Everyone’s project structure starts off looking like the one on the left, and ends with the one on the right. You’ll notice very little changes between the two, except for some files removed (e.g. TODO.md
), and others added (e.g. data/mmash.rda
and doc/learning.html
).
Currently looks like:
LearnR3
├── data/
│ └── README.md
├── data-raw/
│ ├── README.md
│ ├── mmash-data.zip
│ ├── mmash/
│ │ ├── user_1
│ │ ├── ...
│ │ └── user_22
│ └── mmash.R
├── doc/
│ ├── README.md
│ └── learning.qmd
├── R/
│ ├── functions.R
│ └── README.md
├── .gitignore
├── DESCRIPTION
├── LearnR3.Rproj
├── README.md
└── TODO.md
End of course:
LearnR3
├── data/
│ ├── README.md
│ └── mmash.rda
├── data-raw/
│ ├── README.md
│ ├── mmash-data.zip
│ ├── mmash/
│ │ ├── user_1
│ │ ├── ...
│ │ └── user_22
│ └── mmash.R
├── doc/
│ ├── README.md
│ ├── learning.html
│ └── learning.qmd
├── R/
│ ├── README.md
│ └── functions.R
├── .gitignore
├── DESCRIPTION
├── LearnR3.Rproj
└── README.md
Why do we structure it this way? Because we want to follow some standard conventions in R, like having a DESCRIPTION
metadata file, keeping raw data in the data-raw/
folder, and keeping (most) R scripts in the R/
. We also want to keep things structured to make it easier for others and ourselves to reproduce the work.
Our workflow will generally look like Figure Figure 4.1, with each block representing one or two sessions. We’ve already done a bit of the first block, “Download raw data”.
Our workflow and process will be something like:
- Make an R script (
data-raw/mmash.R
) to download the dataset (data-raw/mmash/
), which you already did in the pre-course tasks.
- We do this to keep the code for downloading and processing the data together with the raw data.
- Use Quarto (
doc/learning.qmd
) to write and test out code, convert it into a function, test it, and then move it into R/functions.R
. Later we will also move code into the data-raw/mmash.R
. We use this workflow because:
- It’s easier to quickly test code out and make sure it works before moving the code over into a more formal location and structure.

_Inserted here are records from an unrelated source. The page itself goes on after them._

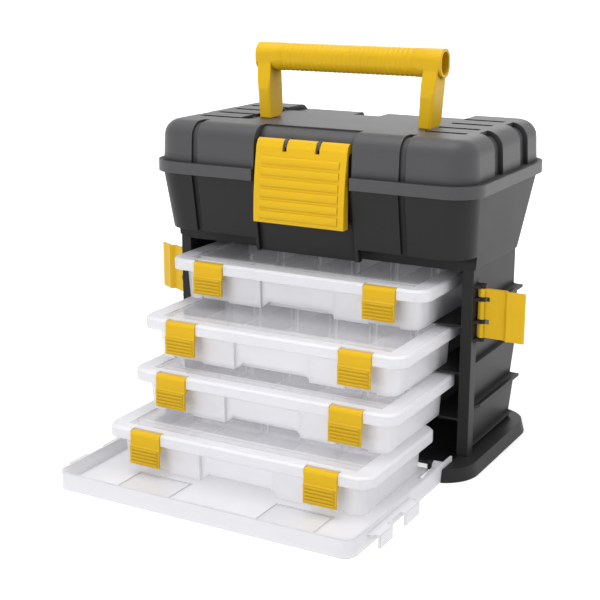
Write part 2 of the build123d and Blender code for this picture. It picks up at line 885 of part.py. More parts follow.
def handle_leg():
    """The handle's right leg, its heel rounded to clear the lid as the handle folds back."""
    leg_bottom = field_level + side_gap
    leg_inner = leg_outer - leg_width
    leg_front = handle_y - leg_ahead
    leg_back = handle_y + leg_behind
    blend_bottom = grip_centre_z - grip_height / 2 - leg_shoulder
    with BuildPart() as leg:
        with BuildSketch(Plane.XZ.offset(-leg_back)):
            with BuildLine():
                Polyline(
                    (leg_inner, leg_bottom),
                    (leg_outer, leg_bottom),
                    (leg_outer + leg_spread, grip_centre_z),
                    (leg_outer + leg_spread - leg_top_width, grip_centre_z),
                    close=True,
                )
            make_face()
        extrude(amount=leg_back - leg_front)
        front_corners = leg.edges().filter_by(Axis.X, reverse=True).filter_by(Axis.Y, reverse=True)
        chamfer(front_corners.group_by(Axis.Y)[0], length=leg_edge)
        with BuildSketch(across(leg_inner - lug_width)):
            with BuildLine():
                Polyline(
                    (leg_front, leg_bottom),
                    (leg_front, blend_bottom),
                    (handle_y - grip_depth / 2, grip_centre_z - grip_height / 4),
                    (handle_y - grip_depth / 2, grip_centre_z),
                    (handle_y + grip_depth / 2, grip_centre_z),
                    (leg_back, blend_bottom),
                    (leg_back, leg_bottom + leg_heel),
                )
                ThreePointArc(
                    (leg_back, leg_bottom + leg_heel),
                    (
                        leg_back - leg_heel * (1 - cos(radians(45))),
                        leg_bottom + leg_heel * (1 - sin(radians(45))),
                    ),
                    (leg_back - leg_heel, leg_bottom),
                )
                Line((leg_back - leg_heel, leg_bottom), (leg_front, leg_bottom))
            make_face()
        extrude(amount=leg_outer, mode=Mode.INTERSECT)
        fork_low = (leg_inner + leg_outer) / 2 - lug_width / 2 - side_gap
        fork_high = fork_low + lug_width + 2 * side_gap
        fork_end = (fork_high, leg_back + overrun, leg_bottom + fork_height)
        fork_start = (fork_low, leg_front + fork_front, leg_bottom)
        add(box_between(fork_start, fork_end), mode=Mode.SUBTRACT)
        bar_low = fork_low - overrun
        bar_high = fork_high + overrun
        add(pin_between(bar_low, bar_high, handle_y, handle_axis_z, handle_pin))
    return leg.part


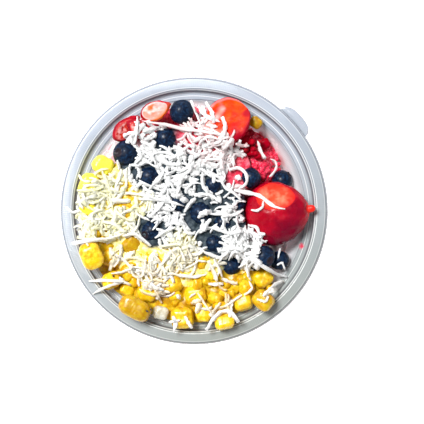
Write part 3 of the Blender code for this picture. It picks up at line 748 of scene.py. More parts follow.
# %% Directions and faces of a ball
def ball(steps):
    """Unit directions over a sphere and the quads between them, from six grids whose ticks are
    tangents of even angles. Points that two grids share are merged."""
    ticks = np.tan(np.linspace(-math.pi / 4, math.pi / 4, steps + 1))
    u, v = np.meshgrid(ticks, ticks, indexing="ij")
    one = np.ones_like(u)
    sides = np.array([np.stack(side, -1) for side in (
        (one, u, v), (-one, v, u), (v, one, u), (u, -one, v), (u, v, one), (v, u, -one))])
    points = sides.reshape(-1, 3)
    _, first, same = np.unique(np.round(points * 1e5).astype(int), axis=0, return_index=True,
                               return_inverse=True)
    i, j = np.meshgrid(np.arange(steps), np.arange(steps), indexing="ij")
    at = (i * (steps + 1) + j).ravel()
    quad = np.stack((at, at + steps + 1, at + steps + 2, at + 1), -1)
    faces = np.concatenate([quad + side * (steps + 1) ** 2 for side in range(6)])
    faces = same.ravel()[faces]
    points = points[first]
    middle = points[faces].mean(1)
    facing = np.cross(points[faces[:, 2]] - points[faces[:, 0]],
                      points[faces[:, 3]] - points[faces[:, 1]])
    inward = (facing * middle).sum(1) < 0
    faces[inward] = faces[inward][:, ::-1]
    return unit(points), faces


def mesh_points(mesh):
    """The places of a mesh's vertices, a row for each."""
    places = np.empty(len(mesh.vertices) * 3, np.float32)
    mesh.vertices.foreach_get("co", places)
    return places.reshape(-1, 3).astype(float)


def solid_of(node):
    """Corner points (n, 3, 3) of a CAD solid's triangles, their normals and the middle of its
    surface: the triangles' middles weighted by their areas."""
    mesh = frame["nodes"][node].data
    mesh.calc_loop_triangles()
    corners = np.empty(len(mesh.loop_triangles) * 3, np.int32)
    mesh.loop_triangles.foreach_get("vertices", corners)
    triangles = mesh_points(mesh)[corners].reshape(-1, 3, 3)
    facing = np.cross(triangles[:, 1] - triangles[:, 0], triangles[:, 2] - triangles[:, 0])
    area = np.linalg.norm(facing, axis=1)
    middle = (triangles.mean(1) * area[:, None]).sum(0) / area.sum()
    return triangles, facing / area[:, None], middle


def planes_met(directions, normals, distances, power):
    """How far each direction runs before it meets the planes: the smooth least of the distance
    to each plane over the cosine of the angle to it. A higher power keeps the edges sharper."""
    towards = np.maximum(directions @ normals.T, 0) / distances
    return (0.5 * (towards ** power).sum(1)) ** (-1 / power)


# %% [markdown]
# ## Mango dice
#
# Each die keeps the planes of its solid. Where the planes meet, the edge is soft and wet, and
# fibres run along the flesh. The finish is golden: so bright in the light that it turns lemon,
# amber in the shade, a little translucent, with a wet coat.

# %% The mango's finish
def mango_finish():
    """Golden flesh in light and dark patches: painted lemon light where its attribute is
    below 0, amber above.
    """
    finish, tree, shader = new_finish("golden_mango", Subsurface_Weight=0.3,
                                      Subsurface_Radius=(1.0, 0.45, 0.05),
                                      Subsurface_Scale=0.003, Coat_Weight=0.12,
                                      Coat_Roughness=0.2, Specular_IOR_Level=0.3)
    flesh = mottled(tree, (0.90, 0.71, 0.04), (0.82, 0.53, 0.006), (0.62, 0.31, 0.002),
                    130.0, 420.0)["Color"]
    ripe = attribute(tree, "ripe")
    lemon = colour_mix(tree, remap(tree, ripe, 0.0, -1.0), flesh, (0.95, 0.86, 0.08))
    over = maths(tree, "MAXIMUM", ripe, 0.0)
    amber = colour_mix(tree, over, lemon, (0.60, 0.54, 0.24), "MULTIPLY")
    fill(tree, shader["Base Color"], amber)
    moist(tree, shader, 0.16 * MM, 300.0)
    return finish


MANGO = mango_finish()

# %% Cut the dice
DIE_BALL = ball(20)
DIE_POWER = 18
DIE_RELIEF = 0.15 * MM
# Painted light: dice at the upper left, towards the lamp, turn lemon as if in strong light.
LEMON_X, LEMON_Y = (-35, -55), (-12, 5)     # where dice turn from plain to lemon, in mm
AMBER_DICE = {"mango_28": 1.0, "mango_23": 0.7, "mango_01": 1.0, "mango_06": 1.0, "mango_02": 0.5}


def dressed_die(node, name, finish, slot, seed):
    """A die between the planes of its solid, with soft dents and fibres along one direction.
    Those at the upper left, towards the lamp, are painted lemon as in strong light, a few
    are amber, and the rest lie between."""
    triangles, normals, middle = solid_of(node)
    distances = (normals * (triangles[:, 0] - middle)).sum(1)
    directions, faces = DIE_BALL
    points = directions * planes_met(directions, normals, distances, DIE_POWER)[:, None]
    rng = np.random.default_rng(seed)
    grain = unit(rng.normal(size=3))
    along = (points @ grain)[:, None] * grain
    fibres = ripples(points - along * 0.8, 1.7 * MM, seed)
    swell = ripples(points, 7 * MM, seed + 1) * DIE_RELIEF + fibres * DIE_RELIEF * 0.3
    lemon = smoothstep(*LEMON_X, middle[0] / MM) * smoothstep(*LEMON_Y, middle[1] / MM)
    ripe = AMBER_DICE.get(node, rng.uniform(0, 0.6) ** 1.5 - lemon)
    points = middle + points + directions * (swell - DIE_RELIEF * 0.4)[:, None]
    return make_piece(name, points, [faces], finish, slot, [node],
                      ripe=np.full(len(points), ripe))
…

Think of using the Quarto file as a sandbox to test out and play with code, without fear of messing things up.
- We also test code out in the Quarto because it’s easier from a teaching perspective to interweave text and comments with code as we do the code-alongs and because it forces you to practice working within Quarto documents, which are key components to a reproducible workflow in R.
- Rendering a Quarto file runs all the code from beginning to end in a new environment (so completely clean), meaning we can test the reproducibility of our code. Because of this feature, it allows us to detect errors and issues with the code, making Quarto an excellent prototyping tool.

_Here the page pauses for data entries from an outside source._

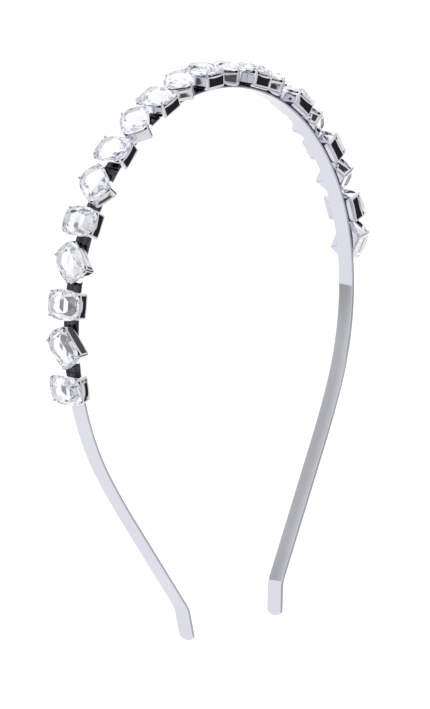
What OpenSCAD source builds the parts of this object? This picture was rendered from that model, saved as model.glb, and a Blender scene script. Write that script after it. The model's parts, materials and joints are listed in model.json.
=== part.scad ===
// A crystal headband lying on its side: an arched metal strip with twenty soldered settings, each holding a
// cushion-cut stone. The arch lies in the XY plane with its crown towards +Y and its feet towards -Y.

/* [Band] */
// Width of the strip
band_w = 5; // [4:0.5:5.5]
// Thickness of the strip
band_t = 0.8; // [0.7:0.1:1.2]
// Length of the straight part of the left leg
left_leg = 33.6; // [30:0.2:40]
// Length of the straight part of the right leg
right_leg = 36.8; // [30:0.2:40]
// Length of the flat part of each foot
foot_l = 7.5; // [6:0.5:12]
// Angle by which each foot turns outward
foot_turn = 24; // [15:1:30]
// Radius of the round end of each foot, seen on the flat of the strip
foot_end_r = 3.4; // [3:0.1:6]

/* [Setting] */
// Width of a cup, its shorter side
cup_w = 7.1; // [7:0.1:7.1]
// Length of a cup, its longer side
cup_l = 9.7; // [9.4:0.1:9.7]
// Height of the cup walls
cup_h = 3.5; // [3.1:0.1:3.5]
// Corner radius of a cup, seen from above
cup_r = 0.8; // [0.8:0.1:1.1]
// Radius of the round edge between floor and walls
cup_edge_r = 0.9; // [0.8:0.05:1]
// Thickness of the cup walls
wall_t = 0.35; // [0.3:0.05:0.4]
// Thickness of the cup floor
floor_t = 0.4; // [0.3:0.05:0.6]
// Width of a claw
claw_w = 0.8; // [0.6:0.1:0.9]
// Thickness of a claw
claw_t = 0.25; // [0.2:0.05:0.25]
// Depth to which the solder sinks the floor into the strip
solder_depth = 0.12; // [0.08:0.02:0.2]

/* [Stone] */
// Width of a stone
stone_w = 8.1; // [8:0.1:8.1]
// Length of a stone
stone_l = 10.7; // [10.5:0.1:10.7]
// Height of the table above the floor of the cup
table_h = 6.1; // [6:0.05:6.3]
// Free space between a stone and the claws
stone_gap = 0.08; // [0.06:0.01:0.1]

/* [Row] */
// Distance between neighbouring settings along the strip
pitch = 9.1; // [9.1:0.05:9.2]
// Place of the last setting, measured along the strip from the middle of the crown
row_end = 85.8; // [84.8:0.5:87.8]
// Growth of the distance for each setting of the wider spaced end
spread = 0.088; // [0.08:0.004:0.12]

/* [Hidden] */
STONES = 20;
// The wider spacing begins after this many settings, counted from the end of the row
EVEN_SETTINGS = 9;

// Arch from the middle of the crown to a leg: length and turn in degrees of each bend
LENGTH = 0;
TURN = 1;
ARCH = [
    [50, 53.5],
    [40, 37.5],
    [35, 27.5],
    [15, 4.1]
];
// Length over which the strip turns outward into a foot
FOOT_BEND = 3;
LEFT_HALF = concat(ARCH, [[left_leg, 0], [FOOT_BEND, -foot_turn], [foot_l, 0]]);
RIGHT_HALF = concat(ARCH, [[right_leg, 0], [FOOT_BEND, -foot_turn], [foot_l, 0]]);
// Most that one flat facet of the strip turns, in degrees
FACET_TURN = 2.5;

// Each setting from the left end of the row: turn on the strip in degrees, and sideways shift in mm
SPIN = 0;
SHIFT = 1;
SEATS = [
    [0, -0.6],
    [-52, -1],
    [0, -0.8],
    [-50, -1],
    [-1, -0.6],
    [-43, -0.8],
    [0, -0.8],
    [-50, -1.1],
    [0, -0.6],
    [-49, 0],
    [-1, 0.5],
    [-50, 0.5],
    [1, 0.45],
    [-52, 0.9],
    [-3, 0.4],
    [-58, 1.1],
    [-1, 0.5],
    [-50, 1],
    [-3, 0.5],
    [-58, 0.5]
];

// Height above the strip's middle layer at which the floor of a cup starts
SEAT_H = band_t / 2 - solder_depth;
CORNER_STEPS = 5;
EDGE_STEPS = 3;
// Height at which a claw starts to show on the corner of its cup
CLAW_START_H = 1;

// A stone's rings of corners, from its back to its table: share of the full outline, and height
SHARE = 0;
HEIGHT = 1;
GIRDLE_H = cup_h + 0.48;
BACK_TIP_H = GIRDLE_H - 1.9;
BACK_INNER = [0.5, GIRDLE_H - 0.98];
BACK_OUTER = [0.76, GIRDLE_H - 0.48];
GIRDLE_LOW = [1, GIRDLE_H];
GIRDLE_TOP = [1, GIRDLE_H + 0.2];
CROWN_STEP = [0.93, GIRDLE_H + 0.9];
CROWN_MID = [0.78, table_h - 0.42];
TABLE = [0.57, table_h];
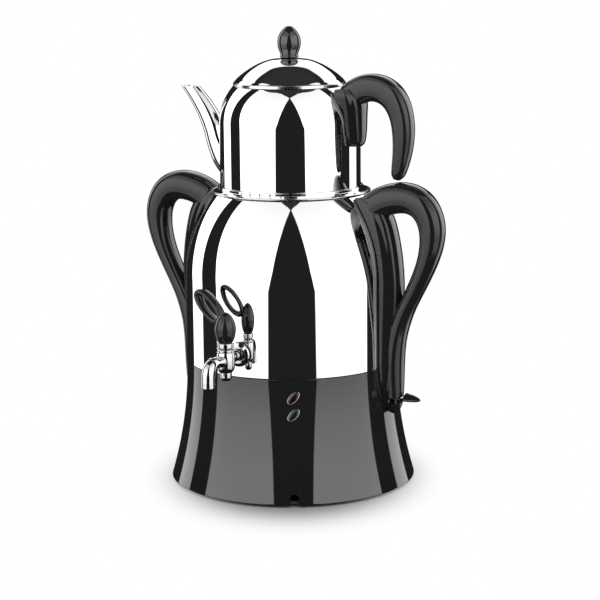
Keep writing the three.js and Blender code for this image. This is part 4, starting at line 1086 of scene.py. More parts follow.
@dataclass
class Vessel:
    """A polished vessel with a straight wall and a rounded shoulder, as the tank and the teapot are."""

    radius: float
    wall: float
    bottom: float
    # The radius of the bottom's outer edge, and of the flat that lies inside it
    heel: float
    flat: float
    # The heights at which the straight wall has a ring, outside and inside
    stations: Row
    inner_station: float
    # The shoulder, part of an ellipse that ends at the mouth
    wall_top: float
    rise: float
    mouth: float
    outer_rows: int
    inner_rows: int
    facets: int

    def dome(self, offset: float, rows: int) -> Profile:
        """Draws the shoulder from the wall up to the mouth.

        Args:
            offset: How far it lies outside the vessel.
            rows: How many parts it has.

        Returns:
            Radius and height of each ring.
        """
        radius, rise = self.radius + offset, self.rise + offset
        end = math.acos(self.mouth / self.radius)
        turns = [end * row / rows for row in range(rows + 1)]
        return [(radius * math.cos(turn), self.wall_top + rise * math.sin(turn)) for turn in turns]

    def skin(self) -> Profile:
        """Draws both sides of the vessel's wall as one line, from the bottom's middle to the floor's.

        Returns:
            Radius and height of each ring.
        """
        inside, floor = self.radius - self.wall, self.bottom + self.wall
        lowest, *others = self.stations
        outer_heel = [(self.flat, self.bottom), (self.radius, self.bottom), (self.radius, lowest)]
        inner_heel = [(inside, lowest), (inside, floor), (self.flat, floor)]
        return [
            (0, self.bottom),
            *softened(outer_heel, self.heel),
            *[(self.radius, z) for z in others],
            *self.dome(0, self.outer_rows),
            *reversed(self.dome(-self.wall, self.inner_rows)),
            (inside, self.inner_station),
            *softened(inner_heel, self.heel),
            (0, floor),
        ]


@dataclass
class Tank(Vessel):
    """The polished tank and the ring that closes it and carries the teapot."""

    radius: float = 95
    wall: float = 1
    bottom: float = 109.9
    heel: float = 0.6
    flat: float = 60
    stations: Row = (130, 150, 170)
    inner_station: float = 140
    wall_top: float = 186
    rise: float = 111.7
    mouth: float = 70
    outer_rows: int = 56
    inner_rows: int = 24
    facets: int = 256
    # How far inside the wall a handle's pad starts, and the highest share of the shoulder that it follows
    root_inset: float = 3
    root_share: float = 0.95
    # The lid ring's section, as radius and height
    ring_section: Table = (
        (67.2, 256),
        (68.2, 256),
        (68.2, 261.85),
        (71.6, 261.85),
        (71.6, 262.6),
        (65.4, 264.3),
        (64.9, 264.6),
        (64.9, 266.85),
        (63.9, 266.85),
        (63.9, 264.5),
        (55.5, 264.5),
        (55.5, 263.7),
        (63.9, 263.7),
        (67.2, 262.9),
    )
    ring_corner: float = 0.35
    # The steam holes, in two groups: height, radius, spacing in degrees and number either side of the middle
    hole_height: float = 265.4
    hole_radius: float = 0.95
    hole_pitch: float = 8.4
    hole_side: int = 2
    hole_centres: Row = (-85.7, 94.3)
    hole_span: Row = (62.5, 66.5)
    hole_facets: int = 20

    def reach(self, z: float) -> float:
        """Returns a radius just inside the tank's wall at a height."""
        share = min(max((z - self.wall_top) / self.rise, 0), self.root_share)
        return self.radius * math.sqrt(1 - share * share) - self.root_inset

    def shell(self) -> None:
        """Builds the tank."""
        shell = turned("tank_polished", self.skin(), self.facets, angle=40)
        dressed(shell, Finish.STEEL, "samovar_base", "steel_polished", "tank_shell")

    def ring(self) -> None:
        """Builds the lid ring with its steam holes."""
        ring = turned("lid_ring_polished", softened(self.ring_section, self.ring_corner, True), self.facets)
        for centre in self.hole_centres:
            for step in range(-self.hole_side, self.hole_side + 1):
                drill = rod("drill", self.hole_radius, *self.hole_span, self.hole_facets)
                put(drill, spin=about("Y", 90))
                put(drill, (0, 0, self.hole_height), about("Z", centre + step * self.hole_pitch))
                worked(ring, drill)
        dressed(tidy(ring), Finish.RING, "tank_lid", "steel_polished", "tank_lid_ring")

    def build(self) -> None:
        """Builds and dresses the tank and its ring."""
        self.shell()
        self.ring()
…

- We keep the functions in a separate file because we will frequently
source()
from it as we prototype and test out code in the Quarto file. It also creates a clear separation between “finalized” code and prototyping code.

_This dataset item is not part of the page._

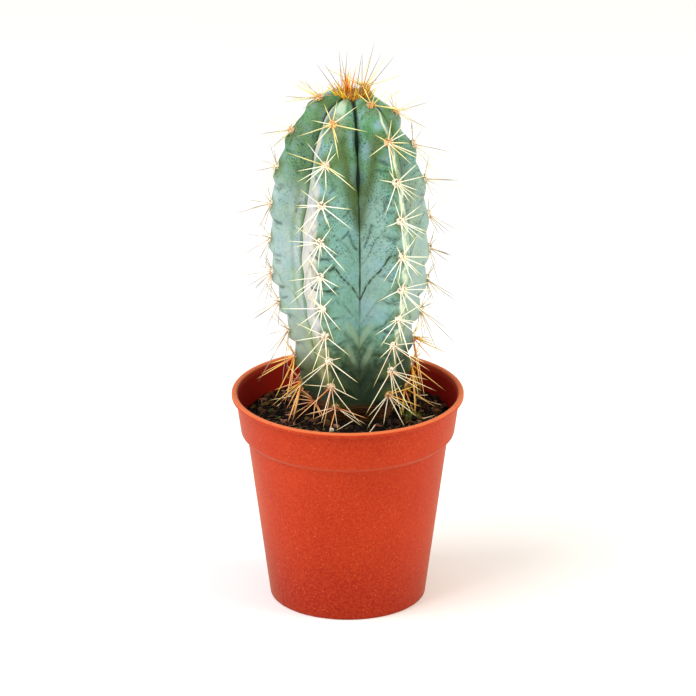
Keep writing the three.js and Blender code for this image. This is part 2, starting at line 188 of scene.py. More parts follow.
# %% Build finishes from nodes
class Finish:
    """A material under construction, with short names for the nodes that this plant needs."""

    def __init__(self, name, **settings):
        self.material = bpy.data.materials.new(name)
        self.material.use_nodes = True
        self.tree = self.material.node_tree
        self.shader = self.tree.nodes["Principled BSDF"]
        for socket, value in settings.items():
            self.shader.inputs[socket.replace("_", " ")].default_value = value
        self.place = self.tree.nodes.new("ShaderNodeTexCoord").outputs["Object"]

    def feed(self, socket, value):
        """Links an output into a socket, or sets the socket to a plain value."""
        if isinstance(value, bpy.types.NodeSocket):
            self.tree.links.new(value, socket)
        else:
            socket.default_value = value

    def noise(self, per_mm, detail=3, stretch=(1, 1, 1), roughness=0.55):
        """Soft noise with so many features to a millimetre, stretched along an axis where asked."""
        spread = self.tree.nodes.new("ShaderNodeMapping")
        spread.inputs["Scale"].default_value = stretch
        self.feed(spread.inputs["Vector"], self.place)
        cloud = self.tree.nodes.new("ShaderNodeTexNoise")
        cloud.inputs["Scale"].default_value = per_mm / MM
        cloud.inputs["Detail"].default_value = detail
        cloud.inputs["Roughness"].default_value = roughness
        self.feed(cloud.inputs["Vector"], spread.outputs["Vector"])
        return cloud.outputs["Fac"]

    def height_mm(self):
        """The height above the floor, in millimetres."""
        split = self.tree.nodes.new("ShaderNodeSeparateXYZ")
        self.feed(split.inputs["Vector"], self.place)
        return self.sum("DIVIDE", split.outputs["Z"], MM)

    def stored(self, name):
        reader = self.tree.nodes.new("ShaderNodeAttribute")
        reader.attribute_name = name
        return reader.outputs["Fac"]

    def between(self, value, low, high, start=0.0, end=1.0):
        """A smooth change from start to end while the value goes from low to high."""
        remap = self.tree.nodes.new("ShaderNodeMapRange")
        remap.interpolation_type = "SMOOTHSTEP"
        for socket, number in zip(("Value", "From Min", "From Max", "To Min", "To Max"),
                                  (value, low, high, start, end)):
            self.feed(remap.inputs[socket], number)
        return remap.outputs["Result"]

    def sum(self, kind, first, second=0.0):
        """One step of arithmetic, such as ADD, MULTIPLY or FRACT."""
        step = self.tree.nodes.new("ShaderNodeMath")
        step.operation = kind
        self.feed(step.inputs[0], first)
        self.feed(step.inputs[1], second)
        return step.outputs["Value"]

    def paint(self, share, under, over):
        """The colour over laid on the colour under, where share says."""
        mix = self.tree.nodes.new("ShaderNodeMix")
        mix.data_type = "RGBA"
        self.feed(mix.inputs["Factor"], share)
        self.feed(mix.inputs[6], under)
        self.feed(mix.inputs[7], over)
        return mix.outputs[2]

    def ramp(self, value, *stops):
        """A colour ramp from (place, colour) stops."""
        scale = self.tree.nodes.new("ShaderNodeValToRGB")
        while len(scale.color_ramp.elements) < len(stops):
            scale.color_ramp.elements.new(0.5)
        for element, (spot, colour) in zip(scale.color_ramp.elements, stops):
            element.position = spot
            element.color = colour
        self.feed(scale.inputs["Fac"], value)
        return scale.outputs["Color"]

    def bump(self, height, depth_mm):
        relief = self.tree.nodes.new("ShaderNodeBump")
        relief.inputs["Distance"].default_value = depth_mm * MM
        relief.inputs["Strength"].default_value = 1.0
        self.feed(relief.inputs["Height"], height)
        self.feed(self.shader.inputs["Normal"], relief.outputs["Normal"])

    def done(self, colour):
        self.feed(self.shader.inputs["Base Color"], colour)
        return self.material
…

- Use a combination of restarting R (Ctrl-Shift-F10Ctrl-Shift-F10 or with the Palette (Ctrl-Shift-PCtrl-Shift-P, then type “restart”)) and using
source()
with Ctrl-Shift-SCtrl-Shift-S or with the Palette (Ctrl-Shift-PCtrl-Shift-P, then type “source”) while in R/functions.R
to run the functions inside of R/functions.R
.
- We restart R because it is the only sure way there is to clearing up the R workspace and starting for a “clean plate”. And for reproducibility, we should always aim to working from a clean plate.
- Replace the old code in the Quarto document (
doc/learning.qmd
) with the new function.
- Finish building functions that prepare the dataset, use them in the cleaning script (
data-raw/mmash.R
), run the script and save the data as an .rda
file (data/mmash.rda
).
- Like with the
R/functions.R
script, we move the finalized data processing code over from the Quarto into the data-raw/mmash.R
script to have a clear separation of completed code and prototyping code.
- Why is the
data-raw/mmash.R
script not a Quarto file instead? Because our aim for the R script is to produce a specific dataset output, while the aim of a Quarto file is to create an output document (like HTML) and to test reproducibility. We use specific tools or file formats for specific purposes based on their design.
- Remove the old code from the Quarto document (
doc/learning.qmd
).
- Once we’ve finished prototyping code and moved it over into a more “final” location, we remove left over code because it isn’t necessary and we don’t want our files to be littered with left over code. Again, like with restarting R often, we want to work from a clean plate.
- Whenever we complete a task, we add and commit those file changes and save them into the Git history.
- We use Git because it is the best way of keeping track of what was done to your files, when, and why. It keeps your work transparent and makes it easier to share your code by uploading to GitHub. Using version control should be a standard practice to doing better science since it fits with the philosophy of doing science (e.g., transparency, reproducibility, and documentation).
-
Note: While we covered GitHub in the introductory course, we can’t assume everyone will have taken that course. Because of that, we won’t be using GitHub in this course.